* start RECORD EXTRACTS *

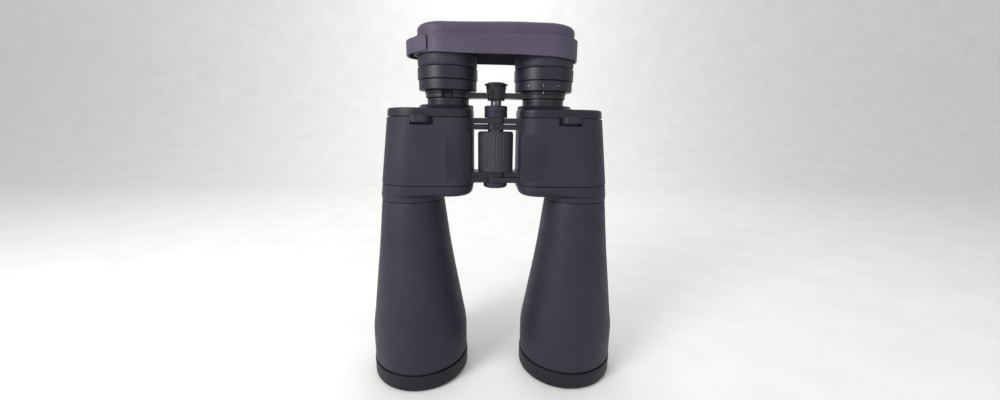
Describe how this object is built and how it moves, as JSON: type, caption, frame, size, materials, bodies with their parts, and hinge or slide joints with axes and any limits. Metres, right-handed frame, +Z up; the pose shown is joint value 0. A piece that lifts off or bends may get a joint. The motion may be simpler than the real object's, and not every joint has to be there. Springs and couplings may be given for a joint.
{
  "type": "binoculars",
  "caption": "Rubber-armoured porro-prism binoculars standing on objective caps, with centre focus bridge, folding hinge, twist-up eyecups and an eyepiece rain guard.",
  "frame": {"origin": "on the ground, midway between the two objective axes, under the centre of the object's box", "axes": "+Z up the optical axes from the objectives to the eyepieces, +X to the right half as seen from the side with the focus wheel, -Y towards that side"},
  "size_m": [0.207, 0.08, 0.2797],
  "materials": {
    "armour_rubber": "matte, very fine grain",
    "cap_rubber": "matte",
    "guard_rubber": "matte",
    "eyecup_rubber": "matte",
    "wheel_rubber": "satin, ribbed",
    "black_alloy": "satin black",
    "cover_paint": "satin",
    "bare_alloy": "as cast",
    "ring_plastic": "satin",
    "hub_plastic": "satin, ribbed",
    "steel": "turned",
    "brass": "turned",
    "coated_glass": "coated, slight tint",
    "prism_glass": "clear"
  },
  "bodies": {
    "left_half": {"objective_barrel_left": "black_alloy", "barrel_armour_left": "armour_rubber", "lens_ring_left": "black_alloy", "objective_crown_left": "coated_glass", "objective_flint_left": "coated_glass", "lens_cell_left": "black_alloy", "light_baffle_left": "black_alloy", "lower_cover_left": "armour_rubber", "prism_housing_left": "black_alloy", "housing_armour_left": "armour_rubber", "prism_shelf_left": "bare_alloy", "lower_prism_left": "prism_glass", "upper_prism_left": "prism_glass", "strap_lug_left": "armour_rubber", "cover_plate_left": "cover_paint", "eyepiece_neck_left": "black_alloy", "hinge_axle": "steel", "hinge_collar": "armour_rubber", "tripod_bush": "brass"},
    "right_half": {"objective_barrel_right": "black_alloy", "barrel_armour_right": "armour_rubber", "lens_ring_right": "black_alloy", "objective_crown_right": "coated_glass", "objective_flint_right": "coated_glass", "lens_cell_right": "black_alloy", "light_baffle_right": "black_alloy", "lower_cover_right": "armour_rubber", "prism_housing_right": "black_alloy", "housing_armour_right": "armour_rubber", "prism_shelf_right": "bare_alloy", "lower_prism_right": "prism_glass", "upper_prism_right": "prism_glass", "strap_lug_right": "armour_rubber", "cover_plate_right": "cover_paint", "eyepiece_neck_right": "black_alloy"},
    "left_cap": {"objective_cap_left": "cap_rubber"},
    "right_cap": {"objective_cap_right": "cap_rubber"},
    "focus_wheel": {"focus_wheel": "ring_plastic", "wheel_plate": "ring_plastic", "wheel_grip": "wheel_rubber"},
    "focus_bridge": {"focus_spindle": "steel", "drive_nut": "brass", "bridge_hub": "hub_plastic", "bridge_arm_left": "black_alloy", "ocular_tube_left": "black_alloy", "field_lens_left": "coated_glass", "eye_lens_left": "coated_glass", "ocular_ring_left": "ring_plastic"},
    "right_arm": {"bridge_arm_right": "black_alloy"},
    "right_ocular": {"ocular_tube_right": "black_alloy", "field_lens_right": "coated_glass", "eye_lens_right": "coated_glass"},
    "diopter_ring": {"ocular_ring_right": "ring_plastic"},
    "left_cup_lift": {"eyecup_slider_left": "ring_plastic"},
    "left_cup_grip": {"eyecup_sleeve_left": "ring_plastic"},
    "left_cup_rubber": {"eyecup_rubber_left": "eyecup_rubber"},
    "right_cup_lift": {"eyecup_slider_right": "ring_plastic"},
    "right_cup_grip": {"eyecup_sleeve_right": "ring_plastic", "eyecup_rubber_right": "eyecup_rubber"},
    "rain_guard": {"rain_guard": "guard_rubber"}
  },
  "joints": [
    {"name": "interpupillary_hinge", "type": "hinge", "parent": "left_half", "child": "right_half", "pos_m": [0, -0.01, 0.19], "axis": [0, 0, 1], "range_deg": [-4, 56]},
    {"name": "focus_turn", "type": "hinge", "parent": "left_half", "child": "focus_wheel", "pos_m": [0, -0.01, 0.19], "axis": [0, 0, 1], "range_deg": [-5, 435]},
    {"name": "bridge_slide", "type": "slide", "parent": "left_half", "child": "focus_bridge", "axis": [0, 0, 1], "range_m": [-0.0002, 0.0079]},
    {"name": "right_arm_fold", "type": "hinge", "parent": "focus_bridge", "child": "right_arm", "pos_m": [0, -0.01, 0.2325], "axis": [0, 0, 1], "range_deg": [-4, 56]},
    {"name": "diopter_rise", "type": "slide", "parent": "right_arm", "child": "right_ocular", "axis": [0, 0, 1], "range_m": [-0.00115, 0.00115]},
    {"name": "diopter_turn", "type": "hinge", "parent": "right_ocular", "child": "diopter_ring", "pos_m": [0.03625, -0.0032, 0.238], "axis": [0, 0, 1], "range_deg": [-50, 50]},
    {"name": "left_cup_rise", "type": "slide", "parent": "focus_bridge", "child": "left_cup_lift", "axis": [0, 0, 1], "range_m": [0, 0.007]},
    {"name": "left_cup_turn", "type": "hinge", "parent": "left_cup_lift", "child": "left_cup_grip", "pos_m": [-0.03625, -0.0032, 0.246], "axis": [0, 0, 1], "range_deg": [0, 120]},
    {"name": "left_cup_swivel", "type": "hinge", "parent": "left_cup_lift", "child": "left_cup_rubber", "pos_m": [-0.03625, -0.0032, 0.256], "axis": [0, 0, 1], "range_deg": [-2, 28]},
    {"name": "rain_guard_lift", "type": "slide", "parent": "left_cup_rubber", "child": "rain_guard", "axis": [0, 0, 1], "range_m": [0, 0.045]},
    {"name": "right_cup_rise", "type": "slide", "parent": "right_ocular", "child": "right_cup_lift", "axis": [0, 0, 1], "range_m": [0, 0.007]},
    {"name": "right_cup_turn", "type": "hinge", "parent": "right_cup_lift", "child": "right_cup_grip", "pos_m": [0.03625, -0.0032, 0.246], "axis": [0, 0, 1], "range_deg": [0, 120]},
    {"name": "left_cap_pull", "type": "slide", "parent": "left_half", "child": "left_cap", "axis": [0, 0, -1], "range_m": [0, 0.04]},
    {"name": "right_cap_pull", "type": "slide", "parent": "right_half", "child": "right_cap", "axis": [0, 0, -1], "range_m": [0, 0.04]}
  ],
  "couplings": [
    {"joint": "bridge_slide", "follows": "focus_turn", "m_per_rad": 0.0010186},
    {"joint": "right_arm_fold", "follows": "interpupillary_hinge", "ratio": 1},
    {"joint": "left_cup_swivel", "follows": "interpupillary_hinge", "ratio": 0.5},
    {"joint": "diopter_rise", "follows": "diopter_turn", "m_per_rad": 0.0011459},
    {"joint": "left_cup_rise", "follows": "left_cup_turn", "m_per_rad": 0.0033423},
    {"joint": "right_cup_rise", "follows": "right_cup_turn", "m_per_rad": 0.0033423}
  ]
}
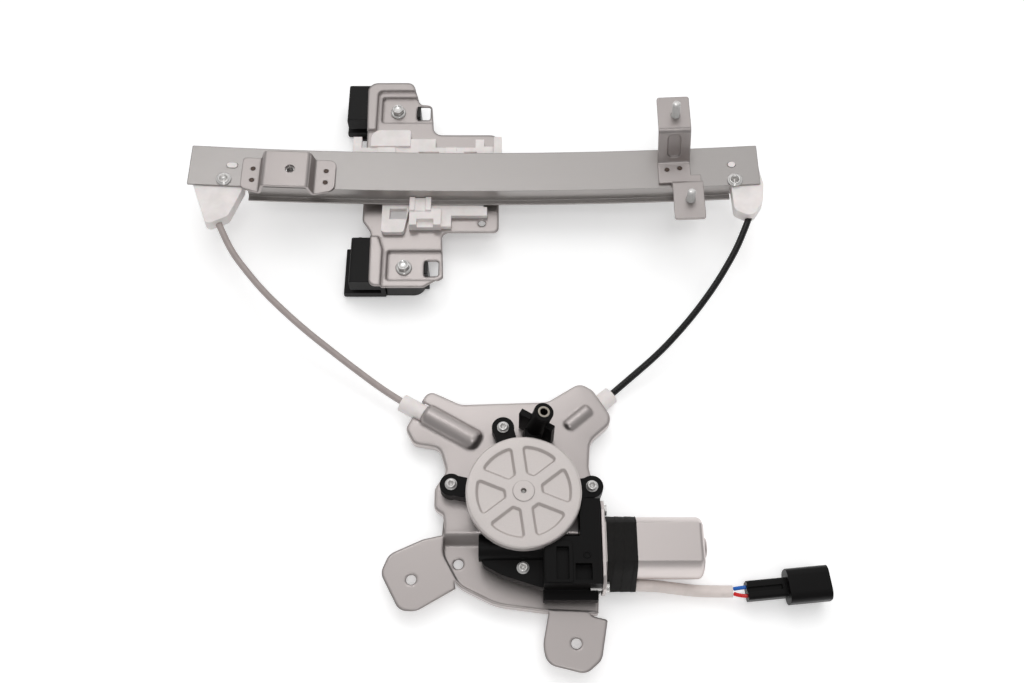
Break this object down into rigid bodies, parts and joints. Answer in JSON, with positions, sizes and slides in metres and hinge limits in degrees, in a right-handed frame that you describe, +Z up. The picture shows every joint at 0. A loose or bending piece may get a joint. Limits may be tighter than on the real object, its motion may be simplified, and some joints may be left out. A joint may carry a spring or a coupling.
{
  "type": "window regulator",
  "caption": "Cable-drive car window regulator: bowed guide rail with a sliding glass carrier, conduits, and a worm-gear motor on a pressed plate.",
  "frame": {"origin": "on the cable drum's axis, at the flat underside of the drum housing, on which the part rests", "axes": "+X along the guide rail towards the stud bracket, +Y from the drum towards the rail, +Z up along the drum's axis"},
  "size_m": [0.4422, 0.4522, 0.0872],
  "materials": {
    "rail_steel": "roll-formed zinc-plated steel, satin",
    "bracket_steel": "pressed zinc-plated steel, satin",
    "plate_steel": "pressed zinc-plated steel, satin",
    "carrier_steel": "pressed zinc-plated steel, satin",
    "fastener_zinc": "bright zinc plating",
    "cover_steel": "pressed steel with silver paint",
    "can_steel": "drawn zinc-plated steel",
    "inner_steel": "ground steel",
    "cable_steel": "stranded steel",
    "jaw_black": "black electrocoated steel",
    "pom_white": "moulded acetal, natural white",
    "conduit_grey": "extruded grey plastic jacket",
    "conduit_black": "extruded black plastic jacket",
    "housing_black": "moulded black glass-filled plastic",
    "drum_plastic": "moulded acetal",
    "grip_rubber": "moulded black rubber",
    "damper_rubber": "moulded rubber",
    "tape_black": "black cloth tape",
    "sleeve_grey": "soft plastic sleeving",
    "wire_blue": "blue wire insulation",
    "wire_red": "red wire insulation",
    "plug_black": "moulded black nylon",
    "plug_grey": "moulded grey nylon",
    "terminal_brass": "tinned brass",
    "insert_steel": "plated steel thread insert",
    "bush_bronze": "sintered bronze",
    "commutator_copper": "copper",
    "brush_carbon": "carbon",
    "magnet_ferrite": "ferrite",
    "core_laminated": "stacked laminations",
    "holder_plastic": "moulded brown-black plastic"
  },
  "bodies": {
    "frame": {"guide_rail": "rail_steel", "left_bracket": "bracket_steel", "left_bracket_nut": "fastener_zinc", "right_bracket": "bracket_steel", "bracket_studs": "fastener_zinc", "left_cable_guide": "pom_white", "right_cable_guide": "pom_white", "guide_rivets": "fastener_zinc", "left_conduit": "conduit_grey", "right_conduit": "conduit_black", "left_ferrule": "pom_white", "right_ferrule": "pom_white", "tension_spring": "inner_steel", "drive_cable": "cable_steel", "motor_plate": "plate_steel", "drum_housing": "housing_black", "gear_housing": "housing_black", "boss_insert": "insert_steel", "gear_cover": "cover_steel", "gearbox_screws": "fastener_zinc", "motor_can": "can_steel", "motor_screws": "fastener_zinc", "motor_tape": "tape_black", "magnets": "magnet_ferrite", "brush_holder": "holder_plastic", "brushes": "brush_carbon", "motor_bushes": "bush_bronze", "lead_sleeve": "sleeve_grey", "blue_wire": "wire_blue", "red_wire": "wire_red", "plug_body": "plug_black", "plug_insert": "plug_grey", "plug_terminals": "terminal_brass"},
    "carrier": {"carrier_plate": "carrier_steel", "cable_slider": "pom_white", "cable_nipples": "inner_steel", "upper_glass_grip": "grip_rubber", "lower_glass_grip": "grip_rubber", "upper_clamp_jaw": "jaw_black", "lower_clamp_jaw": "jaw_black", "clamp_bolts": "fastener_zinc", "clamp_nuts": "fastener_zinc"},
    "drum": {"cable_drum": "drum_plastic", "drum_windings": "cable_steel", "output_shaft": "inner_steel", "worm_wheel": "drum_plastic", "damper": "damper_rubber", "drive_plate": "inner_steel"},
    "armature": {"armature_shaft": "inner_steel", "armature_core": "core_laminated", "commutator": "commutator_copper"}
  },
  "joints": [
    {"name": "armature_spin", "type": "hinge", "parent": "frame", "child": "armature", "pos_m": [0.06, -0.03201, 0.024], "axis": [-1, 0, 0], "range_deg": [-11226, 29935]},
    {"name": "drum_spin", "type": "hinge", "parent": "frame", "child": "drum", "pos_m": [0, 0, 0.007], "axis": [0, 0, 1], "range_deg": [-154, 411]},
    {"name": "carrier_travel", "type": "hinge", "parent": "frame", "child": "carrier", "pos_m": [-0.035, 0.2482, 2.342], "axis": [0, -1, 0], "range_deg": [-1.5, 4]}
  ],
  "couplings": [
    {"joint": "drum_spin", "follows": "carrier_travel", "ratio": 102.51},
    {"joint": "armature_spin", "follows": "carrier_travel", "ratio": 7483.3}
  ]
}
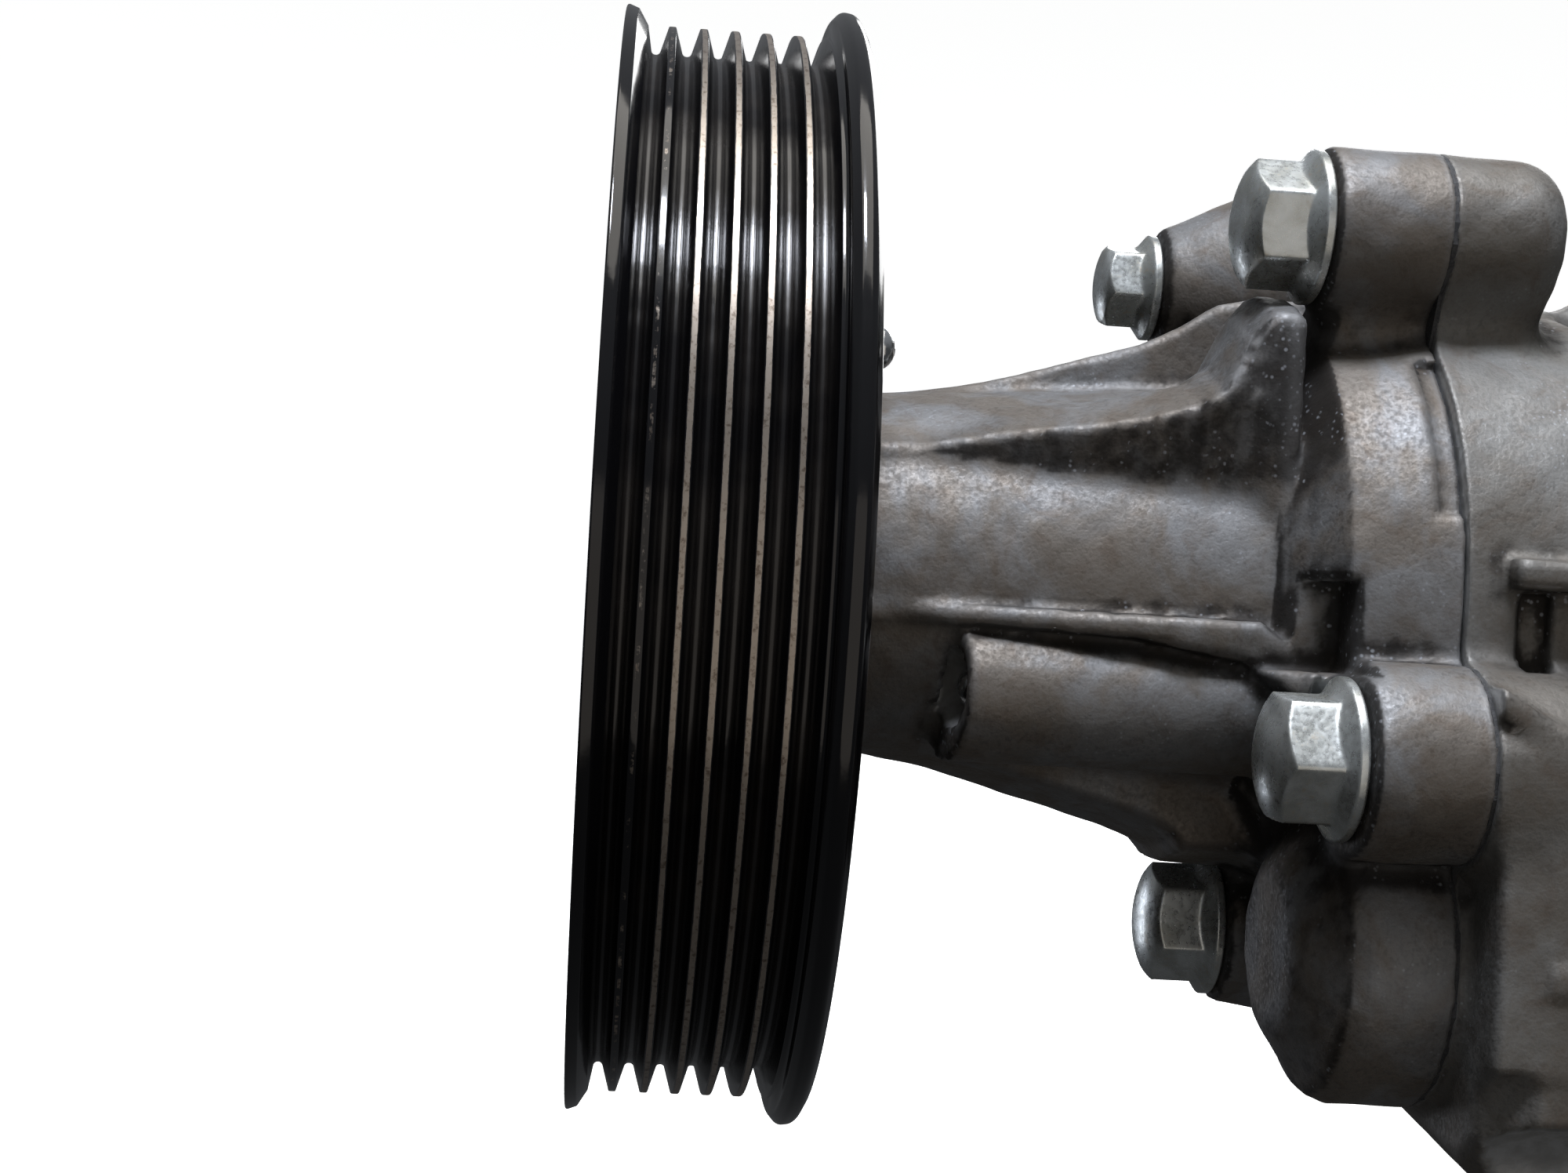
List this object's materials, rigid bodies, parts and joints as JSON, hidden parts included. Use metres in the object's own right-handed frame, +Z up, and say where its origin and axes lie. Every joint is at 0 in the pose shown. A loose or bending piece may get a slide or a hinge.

* end RECORD EXTRACTS *

**INSTRUCTION**
From the data above, copy each line that has the string "loose".

**ANSWER TO THE PROBLEM**
Break this object down into rigid bodies, parts and joints. Answer in JSON, with positions, sizes and slides in metres and hinge limits in degrees, in a right-handed frame that you describe, +Z up. The picture shows every joint at 0. A loose or bending piece may get a joint. Limits may be tighter than on the real object, its motion may be simplified, and some joints may be left out. A joint may carry a spring or a coupling.
List this object's materials, rigid bodies, parts and joints as JSON, hidden parts included. Use metres in the object's own right-handed frame, +Z up, and say where its origin and axes lie. Every joint is at 0 in the pose shown. A loose or bending piece may get a slide or a hinge.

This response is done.